The headline changes are threefold. First, mandatory environmental declarations: from 8 January 2026, manufacturers within the first tranche must declare Global Warming Potential for products under Annex II categories (a) to (d). Categories (e) to (m) follow from 9 January 2030. Full life-cycle environmental reporting applies from 9 January 2032. Second, Digital Product Passports: a digital record of each product's performance, safety and environmental data. Third, expanded CE marking and updated Declarations of Performance. Concrete, steel and insulation are priority families because of their embodied carbon.

One nuance matters in practice. Each product family comes under the new regime only when its harmonised technical specification is adopted. Obligations therefore arrive family by family, not all at once. The European Commission published the first CPR Working Plan for 2026 to 2029 in December 2025, setting the order of priorities. In Ireland, the Department of Housing, Local Government and Heritage is the designated Single Liaison Point for construction products.

The recast Energy Performance of Buildings Directive

Directive (EU) 2024/1275 entered into force on 28 May 2024. Member States, including Ireland, must transpose it by 29 May 2026. The European Commission published supporting guidance in 2024 and 2025 to assist implementation.

The key obligations are as follows. All new public buildings must be zero-emission from 2028, and all other new buildings from 2030. For non-residential buildings, national minimum energy performance standards must be in place by 1 January 2027. These must drive renovation of the worst-performing 16% of the stock by 2030, and 26% by 2033. For housing, the approach is a national trajectory rather than per-building standards: average primary energy use must fall by at least 16% by 2030 and by 20 to 22% by 2035, with at least 55% of the reduction coming from the worst-performing 43% of the stock. Each Member State must prepare a National Building Renovation Plan with targets for 2030, 2040 and 2050, including a roadmap to phase out fossil fuel boilers by 2040. Solar installation obligations are staged, beginning with new non-residential buildings from the end of 2026.

The directive also brings whole-life carbon into law. Life-cycle Global Warming Potential must be calculated and disclosed for new buildings over 1,000 square metres from 2028, and for all new buildings from 2030. Member States must publish roadmaps introducing GWP limits by 1 January 2027. Ireland has started: the SEAI consulted between April and May 2025 on the national life-cycle GWP calculation methodology and an embodied carbon database of building materials.
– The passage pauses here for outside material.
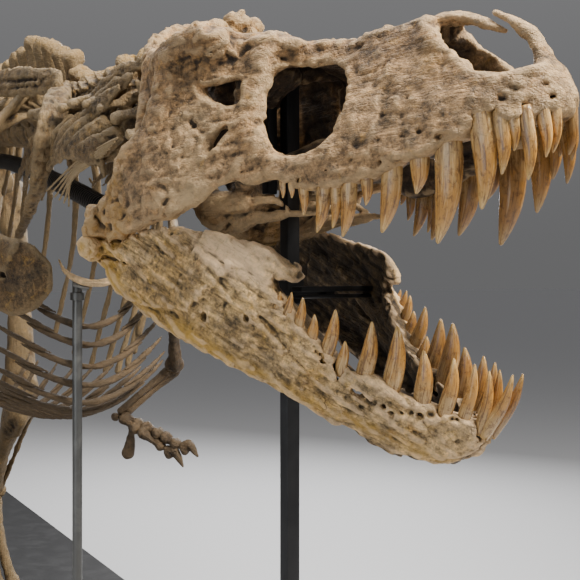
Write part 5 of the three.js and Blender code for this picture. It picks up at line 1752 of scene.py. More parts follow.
@dataclass(frozen=True)
class Stretch:
    """A run of vertebrae of one plan, from the rear to the front."""

    name: str
    nodes: tuple[str, ...]
    ends: tuple[float, float]
    count: int
    rims: tuple[float, float]
    tall: tuple[float, float]
    thick: tuple[float, float]
    reach: tuple[float, float]
    lift: float = 0.0
    lean: float = 0.0
    chevron: tuple[float, float] = (0.0, 0.0)
    crowd: float = 0.0
    neck: bool = False
    step: float = 0.0112
    seed: int = 100

    def spots(self) -> list[Spot]:
        """Where each vertebra stands.

        Returns:
            One for each vertebra.
        """
        start, end = (np.searchsorted(SPINE[:, 0], x) / (len(SPINE) - 1) for x in self.ends)
        found = []
        for i in range(self.count):
            edges = [self.pace(i / self.count), self.pace((i + 1) / self.count)]
            middle = self.pace((i + 0.5) / self.count)
            at = mixed(start, end, middle) * (len(SPINE) - 1)
            centre = np.array([np.interp(at, np.arange(len(SPINE)), SPINE[:, k]) for k in range(3)])
            around = [SPINE[int(np.clip(at + d, 0, len(SPINE) - 1))] for d in (-60, 60)]
            long = (edges[1] - edges[0]) * (end - start) * SPINE_LONG
            found.append(Spot(centre, grain_axes(around[1] - around[0]), long, mixed(*self.rims, middle),
                              (i + 0.5) / self.count))
        return found

    def pace(self, t: float) -> float:
        """Share of the stretch's length passed at a share of its bones."""
        return (1 - self.crowd) * t + self.crowd * t * t

    def paired(self, v: Spot, reach: float, hang: float) -> list[Bar | Ball]:
        """Left half of what a vertebra has two of.

        Args:
            v: where the vertebra stands.
            reach: how far its wing reaches out.
            hang: length of the bone that hangs below it, or 0.

        Returns:
            Side of the arch, wing, two joint prongs, hollows, hanging bone, and lumps of the neck.
        """
        r, long = v.radius, v.long
        end_z = 0.5 * r + self.lift
        root, middle = (0, 0.4 * r, 1.05 * r), (mixed(0.4 * r, reach, 0.5), mixed(1.05 * r, end_z, 0.6))
        parts = [
            Bar([(0, 0.6 * r, 0.55 * r), (0, 0.5 * r, 1.05 * r), (0, 0.12 * r, 1.45 * r)],
                [(0.17 * r, 0.3 * long), (0.14 * r, 0.26 * long), (0.2 * r, 0.3 * long)], AHEAD, 0.012, 6),
            Bar([root, (-0.06 * long, *middle), (-0.1 * long, reach - 0.02, end_z)],
                [(0.34 * long, 0.22 * r), (0.2 * long, 0.14 * r), (0.2 * long, 0.13 * r),
                (0.26 * long, 0.2 * r)], steps=8),
            Bar([(0.15 * long, 0.36 * r, 1.2 * r), (0.6 * long, 0.5 * r, 1.34 * r)],
                [(0.16 * r, 0.1 * r), (0.17 * r, 0.07 * r)], UP, 0.014, 3),
            Bar([(-0.15 * long, 0.3 * r, 1.35 * r), (-0.56 * long, 0.46 * r, 1.52 * r)],
                [(0.15 * r, 0.1 * r), (0.16 * r, 0.07 * r)], UP, 0.014, 3),
        ]
        if r > LARGE_BONE:
            ledge = (-0.02 * long, mixed(r, reach, 0.4), mixed(0.8 * r, end_z, 0.4))
            parts += [
                Ball((0.05 * long, 0.86 * r, 0.1 * r), (0.16 * long, 0.2 * r, 0.2 * r), 0.008, cut=True),
                Bar([(0.05 * long, 0.8 * r, 0.75 * r), ledge], [(0.02, 0.1 * r)] * 2, UP, 0.014, 3),
            ]
        if hang:
            fork = (-0.4 * long - 0.12 * hang, 0.02, -0.5 * r - 0.34 * hang)
            tip = (-0.3 * long - 0.45 * hang, 0, -0.5 * r - hang)
            parts.append(Bar([(-0.45 * long, 0.32 * r, -0.86 * r), fork, tip],
                mm((12, 20), (12, 18), (11, 22), (12, 30)), AHEAD, 0.008, 8))
        if self.neck and r > LARGE_BONE:
            parts += [
                Bar([(-0.2 * long, 0.42 * r, 1.5 * r), (-0.6 * long, 0.66 * r, 1.85 * r)],
                    mm((34, 12), (12, 4)), steps=3),
                Bar([(0.1 * long, 0.75 * r, -0.3 * r), (0.05 * long, 1.25 * r, -0.55 * r)],
                    mm((24, 30), (20, 26)), steps=3),
            ]
        return parts

    def bone(self, v: Spot, seed: int) -> Skin:
        """One vertebra with its arch, spine, wings and joints.

        Args:
            v: where it stands.
            seed: which unevenness.

        Returns:
            Its mesh, in its own axes.
        """
        r, long = v.radius, v.long
        tall, thick, reach = (mixed(*pair, v.share) for pair in (self.tall, self.thick, self.reach))
        hang = mixed(*self.chevron, v.share)
        dice = np.random.default_rng(seed)
        tall *= 1 + 0.05 * dice.uniform(-1, 1)
        thick *= 1 + 0.14 * dice.uniform(-1, 1)
        if self is TRUNK:
            tall += 0.105 * bump(v.share, 0.68, 0.2)
        low = (-0.62 * long - self.lean * tall - 0.5 * hang, -max(reach, r) - 0.03, -r - 0.03 - hang)
        clay = Clay(low, (0.78 * long, max(reach, r) + 0.03, r + tall + 0.03), self.step)
        half = 0.478 * long

        def centrum(x: Array, y: Array, z: Array) -> Array:
            """Spool with dished ends.

            Args:
                x: coordinates ahead.
                y: to the left.
                z: up.

            Returns:
                The distances.
            """
            out = np.sqrt(y * y + (z * (1 + 0.1 * (z < 0))) ** 2)
            waist = r * (0.77 + 0.23 * clamp(np.abs(x) / half) ** 2.5)
            return soft_max(out - waist, np.abs(x) - half + 0.012 * np.exp(-((out / (0.55 * r)) ** 2)),
                0.014)

        clay.add(centrum, (-long, -2 * r, -2 * r), (long, 2 * r, 2 * r), 0.01)
        lean = self.lean * tall
        clay.bar([(0, 0, 1.2 * r), (-0.5 * lean, 0, r + 0.5 * tall), (-lean, 0, r + tall - thick)],
            [(0.9 * thick, 0.36 * long), (0.5 * thick, 0.27 * long), (0.6 * thick, 0.3 * long),
            (1.15 * thick, 0.36 * long)], AHEAD, 0.02, 8)
        for part in [part.beside(side) for side in (1, -1) for part in self.paired(v, reach, hang)]:
            part.put(clay)
        clay.bar([(-long, 0, 1.02 * r), (long, 0, 1.02 * r)], [(0.21 * r, 0.21 * r)] * 2, UP, 0.006, 1,
            cut=True)
        knobs = Noise(seed + 900)

        def crust(places: Array) -> Array:
            """Rough top of the spine and upright ridges on its sides.

            Args:
                places: rows of x, y and z.

            Returns:
                One height for each place.
            """
            top = ramp(places[:, 2], r + tall - 0.07, r + tall - 0.01)
            ridges = ramp(places[:, 2], 1.5 * r, 1.9 * r) * knobs.at(places, (0.022, 0.03, 0.16))
            return ((0.011 if self.neck or self is TRUNK else 0.006) * top * knobs.at(places, 0.028)
                + min(0.004, 0.1 * r) * ridges)

        scale = min(1.0, r / LARGE_BONE)
        rough = Grain(0.0038 * scale, 0.0022 * scale, 0.0016 * scale, 0.001 * scale, crease=0.0042 * scale)
        clay.roughen(Noise(seed), rough, crust)
        skin = clay.skin()
        top = ramp(skin.points[:, 2], r + tall - 0.06, r + tall)
        skin.masks["ochre"] = 0.75 * top
        skin.masks["pale"] = 0.5 * ramp(np.abs(skin.points[:, 1]), reach - 0.05, reach)
        skin.rest = skin.points + seed * 0.37
        return skin

    def build(self, workshop: Workshop) -> None:
        """Makes the stretch as one piece.

        Args:
            workshop: dresses the piece.
        """
        skins = [self.bone(v, self.seed + i).moved(v.centre, v.axes) for i, v in enumerate(self.spots())]
        for skin in skins:
            # Painted shade: hollows are darkened in the shader by this mask.
            skin.masks["hollow"] = hollows_of(skin.points, skin.faces) / LARGE_HOLLOW
        workshop.dress(self.name, merged(filled(skins)), Slot.BODY, self.nodes)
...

What this means for IIESMS members

Facilities management: renovation targets and zero-emission requirements will drive sustained demand for energy management and building performance competence. Fire safety: retrofit work — external insulation, window replacement, heating change-outs — carries fire safety implications that must be assessed alongside the energy case, and product specifications must reference the correct classifications as the CPR transition proceeds. Healthcare engineering: clinical environments must hold ventilation, temperature and medical gas standards while meeting energy obligations. Industrial engineering: manufacturing facilities face the same renovation and performance pressures with production constraints on top. The relevant IIESMS sector groups provide CPD and peer discussion on each of these fronts.

References

Regulation (EU) 2024/3110 — Construction Products Regulation, EUR-Lex · First CPR Working Plan 2026–2029, European Commission, December 2025 · Directive (EU) 2024/1275 — Energy Performance of Buildings Directive (recast), EUR-Lex · Department of Housing, Local Government and Heritage — Construction Products Regulation 2024, gov.ie · Climate Change Advisory Council — EPBD factsheet · European Commission — Energy Performance of Buildings Directive pages.